__EXERCISE PROMPT__
Filter the entries and keep only the lines where the string "slide" appears.

>> Start

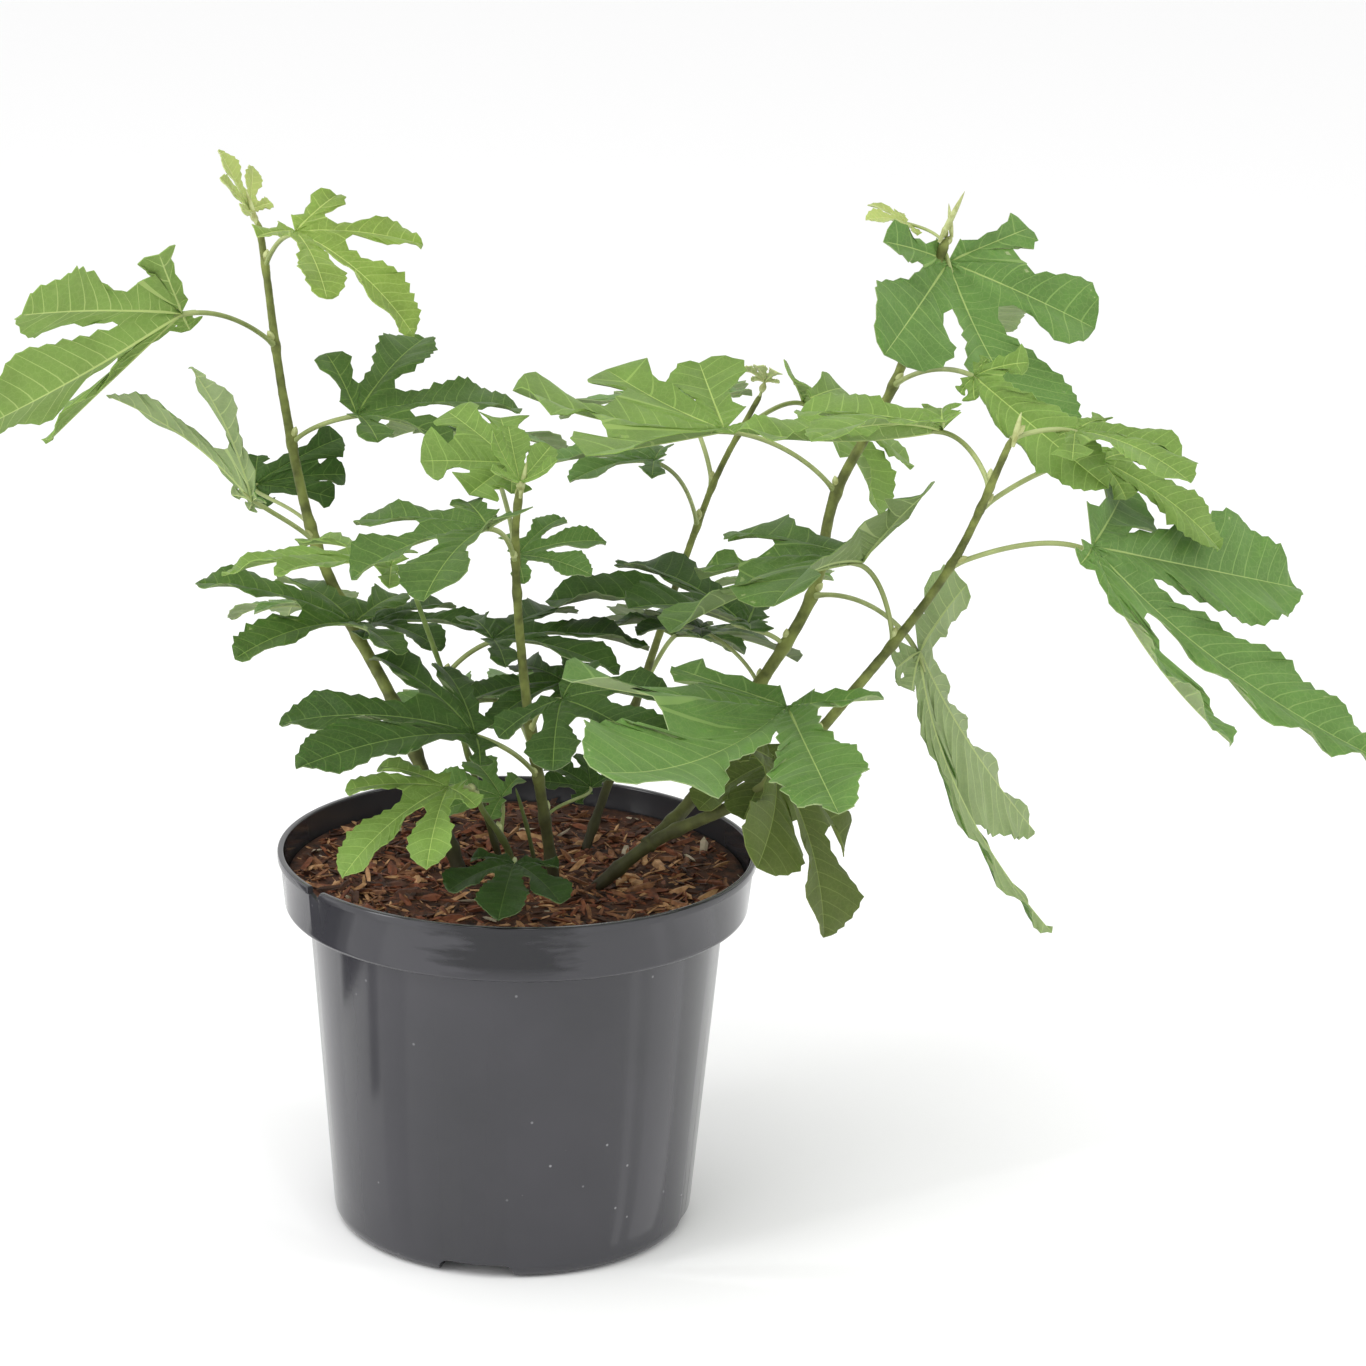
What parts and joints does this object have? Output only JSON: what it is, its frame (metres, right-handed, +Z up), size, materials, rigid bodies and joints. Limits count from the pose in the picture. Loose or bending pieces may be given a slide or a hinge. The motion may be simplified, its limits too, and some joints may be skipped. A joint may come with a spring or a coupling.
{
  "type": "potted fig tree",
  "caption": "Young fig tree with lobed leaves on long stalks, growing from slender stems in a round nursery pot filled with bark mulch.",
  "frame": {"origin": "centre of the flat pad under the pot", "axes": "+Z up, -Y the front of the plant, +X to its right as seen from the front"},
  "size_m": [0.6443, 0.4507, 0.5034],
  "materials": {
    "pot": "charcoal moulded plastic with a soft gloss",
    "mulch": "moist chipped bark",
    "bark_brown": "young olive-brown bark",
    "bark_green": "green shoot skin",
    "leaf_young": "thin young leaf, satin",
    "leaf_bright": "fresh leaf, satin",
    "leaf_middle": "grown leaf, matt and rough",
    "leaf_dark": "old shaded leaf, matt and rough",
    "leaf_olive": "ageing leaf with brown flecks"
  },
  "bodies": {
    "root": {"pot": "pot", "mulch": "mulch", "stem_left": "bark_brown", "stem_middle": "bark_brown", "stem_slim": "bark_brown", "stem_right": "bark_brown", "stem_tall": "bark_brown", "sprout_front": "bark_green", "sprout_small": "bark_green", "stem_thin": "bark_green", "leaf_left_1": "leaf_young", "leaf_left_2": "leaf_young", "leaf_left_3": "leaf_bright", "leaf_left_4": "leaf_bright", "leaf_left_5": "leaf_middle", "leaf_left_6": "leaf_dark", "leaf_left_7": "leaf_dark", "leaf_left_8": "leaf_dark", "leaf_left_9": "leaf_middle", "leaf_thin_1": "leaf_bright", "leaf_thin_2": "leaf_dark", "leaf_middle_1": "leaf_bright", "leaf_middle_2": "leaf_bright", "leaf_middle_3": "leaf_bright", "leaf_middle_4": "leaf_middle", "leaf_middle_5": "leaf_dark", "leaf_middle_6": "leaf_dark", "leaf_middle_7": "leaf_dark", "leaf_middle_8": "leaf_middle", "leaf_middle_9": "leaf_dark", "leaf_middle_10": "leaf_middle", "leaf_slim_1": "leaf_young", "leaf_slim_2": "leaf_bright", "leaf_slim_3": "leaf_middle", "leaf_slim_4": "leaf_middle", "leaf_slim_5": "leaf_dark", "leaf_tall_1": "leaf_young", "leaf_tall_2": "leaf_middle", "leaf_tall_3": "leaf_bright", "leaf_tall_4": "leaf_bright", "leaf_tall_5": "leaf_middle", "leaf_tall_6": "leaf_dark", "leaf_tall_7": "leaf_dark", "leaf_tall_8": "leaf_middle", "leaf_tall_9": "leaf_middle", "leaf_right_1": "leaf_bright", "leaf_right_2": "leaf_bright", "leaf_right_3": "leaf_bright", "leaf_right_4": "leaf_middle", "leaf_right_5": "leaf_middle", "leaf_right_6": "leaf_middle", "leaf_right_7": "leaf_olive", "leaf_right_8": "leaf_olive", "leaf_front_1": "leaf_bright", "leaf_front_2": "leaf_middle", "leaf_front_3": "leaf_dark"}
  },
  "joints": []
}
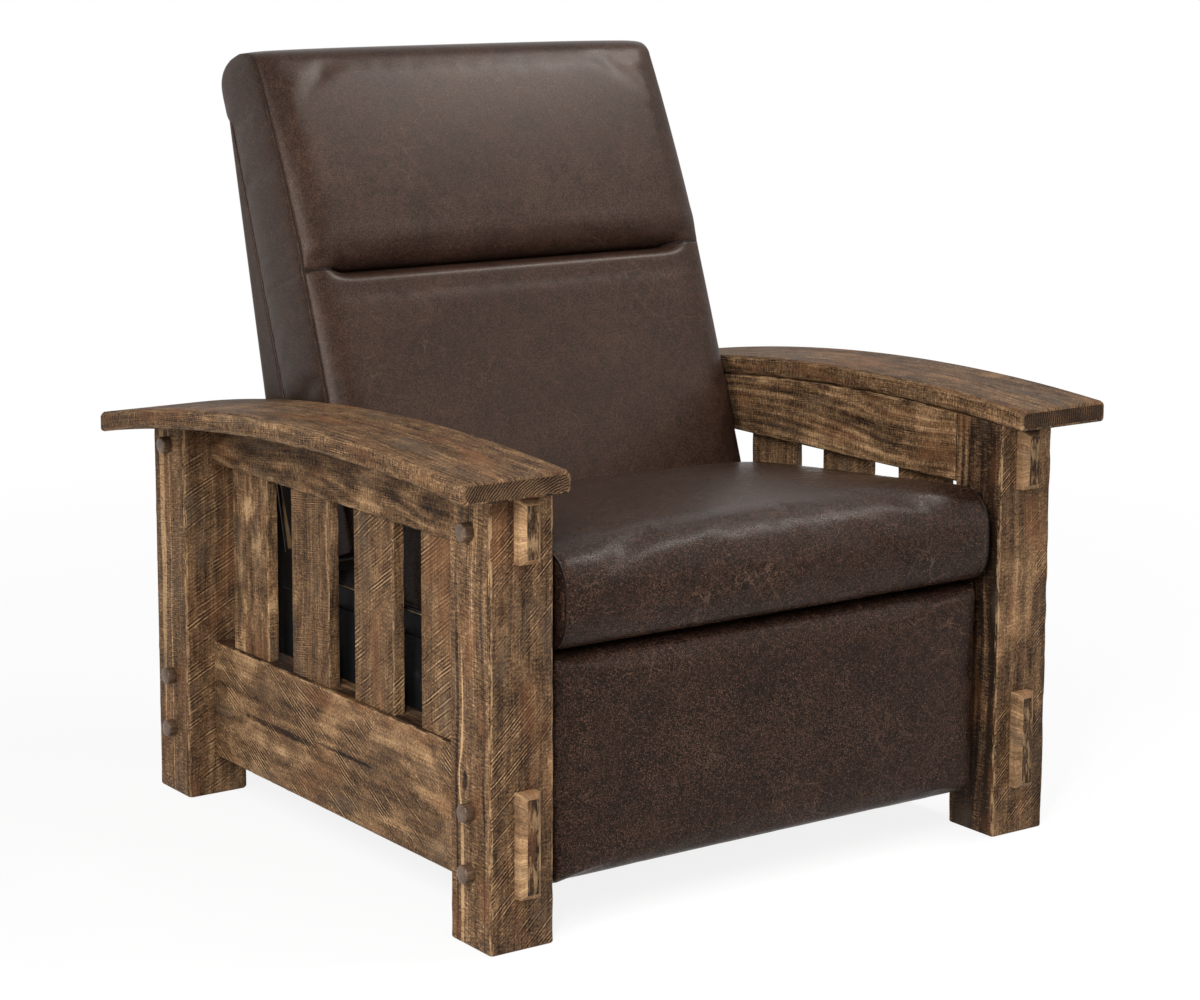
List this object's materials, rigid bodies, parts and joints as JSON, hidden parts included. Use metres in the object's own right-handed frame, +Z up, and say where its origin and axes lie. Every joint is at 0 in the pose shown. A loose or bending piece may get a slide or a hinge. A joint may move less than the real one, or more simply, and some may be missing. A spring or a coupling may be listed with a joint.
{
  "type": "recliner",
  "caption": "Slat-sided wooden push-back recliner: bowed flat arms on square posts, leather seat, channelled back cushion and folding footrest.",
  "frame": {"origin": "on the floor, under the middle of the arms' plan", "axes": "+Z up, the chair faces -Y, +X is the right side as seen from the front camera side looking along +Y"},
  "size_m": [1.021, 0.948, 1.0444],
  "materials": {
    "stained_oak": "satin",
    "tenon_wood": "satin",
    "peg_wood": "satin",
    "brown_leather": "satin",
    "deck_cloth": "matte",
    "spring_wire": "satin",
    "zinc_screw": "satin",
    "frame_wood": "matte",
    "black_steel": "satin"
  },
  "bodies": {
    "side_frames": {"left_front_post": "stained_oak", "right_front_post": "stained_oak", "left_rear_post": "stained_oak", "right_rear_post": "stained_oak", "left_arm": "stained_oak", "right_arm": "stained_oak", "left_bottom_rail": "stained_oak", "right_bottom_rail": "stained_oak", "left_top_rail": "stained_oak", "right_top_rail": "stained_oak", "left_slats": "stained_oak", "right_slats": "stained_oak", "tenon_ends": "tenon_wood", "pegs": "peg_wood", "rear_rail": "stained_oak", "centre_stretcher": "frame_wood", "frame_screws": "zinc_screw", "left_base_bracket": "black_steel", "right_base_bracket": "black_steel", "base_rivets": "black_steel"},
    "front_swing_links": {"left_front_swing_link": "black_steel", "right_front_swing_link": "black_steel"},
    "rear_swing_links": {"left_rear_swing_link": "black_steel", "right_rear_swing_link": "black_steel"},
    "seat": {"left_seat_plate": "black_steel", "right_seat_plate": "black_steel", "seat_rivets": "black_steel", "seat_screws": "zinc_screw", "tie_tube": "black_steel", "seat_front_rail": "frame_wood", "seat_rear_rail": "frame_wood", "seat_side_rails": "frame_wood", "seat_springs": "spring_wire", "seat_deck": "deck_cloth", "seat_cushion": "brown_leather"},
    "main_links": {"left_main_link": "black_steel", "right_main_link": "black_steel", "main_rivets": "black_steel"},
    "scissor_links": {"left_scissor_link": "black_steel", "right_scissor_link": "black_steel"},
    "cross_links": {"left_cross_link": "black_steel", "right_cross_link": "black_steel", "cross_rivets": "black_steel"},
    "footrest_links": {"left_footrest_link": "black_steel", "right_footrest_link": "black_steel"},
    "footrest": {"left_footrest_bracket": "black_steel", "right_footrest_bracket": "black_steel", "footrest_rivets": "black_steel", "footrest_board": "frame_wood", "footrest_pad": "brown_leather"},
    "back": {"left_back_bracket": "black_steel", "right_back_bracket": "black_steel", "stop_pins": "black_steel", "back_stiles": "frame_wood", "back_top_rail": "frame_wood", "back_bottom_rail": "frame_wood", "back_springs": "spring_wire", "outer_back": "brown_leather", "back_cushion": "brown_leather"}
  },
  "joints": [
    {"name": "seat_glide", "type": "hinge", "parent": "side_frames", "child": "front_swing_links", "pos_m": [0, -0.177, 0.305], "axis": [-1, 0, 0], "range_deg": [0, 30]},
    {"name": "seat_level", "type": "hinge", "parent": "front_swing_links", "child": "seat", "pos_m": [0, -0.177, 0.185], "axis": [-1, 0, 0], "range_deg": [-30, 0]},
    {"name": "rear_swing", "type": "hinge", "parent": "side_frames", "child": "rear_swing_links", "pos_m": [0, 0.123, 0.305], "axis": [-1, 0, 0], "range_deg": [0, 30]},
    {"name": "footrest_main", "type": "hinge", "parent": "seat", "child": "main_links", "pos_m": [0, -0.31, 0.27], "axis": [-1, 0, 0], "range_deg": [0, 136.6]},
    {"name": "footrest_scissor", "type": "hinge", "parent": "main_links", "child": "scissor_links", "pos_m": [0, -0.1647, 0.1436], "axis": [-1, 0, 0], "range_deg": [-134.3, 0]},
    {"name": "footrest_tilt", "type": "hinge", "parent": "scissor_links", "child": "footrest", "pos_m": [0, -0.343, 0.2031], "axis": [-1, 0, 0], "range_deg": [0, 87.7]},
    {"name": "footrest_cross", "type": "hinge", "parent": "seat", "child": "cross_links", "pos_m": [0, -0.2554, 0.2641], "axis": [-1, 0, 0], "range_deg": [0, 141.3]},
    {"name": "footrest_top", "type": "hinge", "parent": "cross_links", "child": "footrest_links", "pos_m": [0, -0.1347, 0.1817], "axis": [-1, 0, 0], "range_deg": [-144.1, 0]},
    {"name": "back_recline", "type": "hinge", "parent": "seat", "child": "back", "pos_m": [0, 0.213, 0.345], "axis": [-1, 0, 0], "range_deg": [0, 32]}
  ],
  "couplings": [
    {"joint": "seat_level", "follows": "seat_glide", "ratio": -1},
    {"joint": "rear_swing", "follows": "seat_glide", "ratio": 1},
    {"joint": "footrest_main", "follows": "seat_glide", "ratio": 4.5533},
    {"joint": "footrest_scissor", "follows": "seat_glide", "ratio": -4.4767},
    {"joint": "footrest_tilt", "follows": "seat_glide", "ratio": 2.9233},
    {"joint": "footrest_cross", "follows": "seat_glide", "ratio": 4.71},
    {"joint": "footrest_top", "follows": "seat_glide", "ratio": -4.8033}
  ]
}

>> End

__TASK RESULT__
What parts and joints does this object have? Output only JSON: what it is, its frame (metres, right-handed, +Z up), size, materials, rigid bodies and joints. Limits count from the pose in the picture. Loose or bending pieces may be given a slide or a hinge. The motion may be simplified, its limits too, and some joints may be skipped. A joint may come with a spring or a coupling.
List this object's materials, rigid bodies, parts and joints as JSON, hidden parts included. Use metres in the object's own right-handed frame, +Z up, and say where its origin and axes lie. Every joint is at 0 in the pose shown. A loose or bending piece may get a slide or a hinge. A joint may move less than the real one, or more simply, and some may be missing. A spring or a coupling may be listed with a joint.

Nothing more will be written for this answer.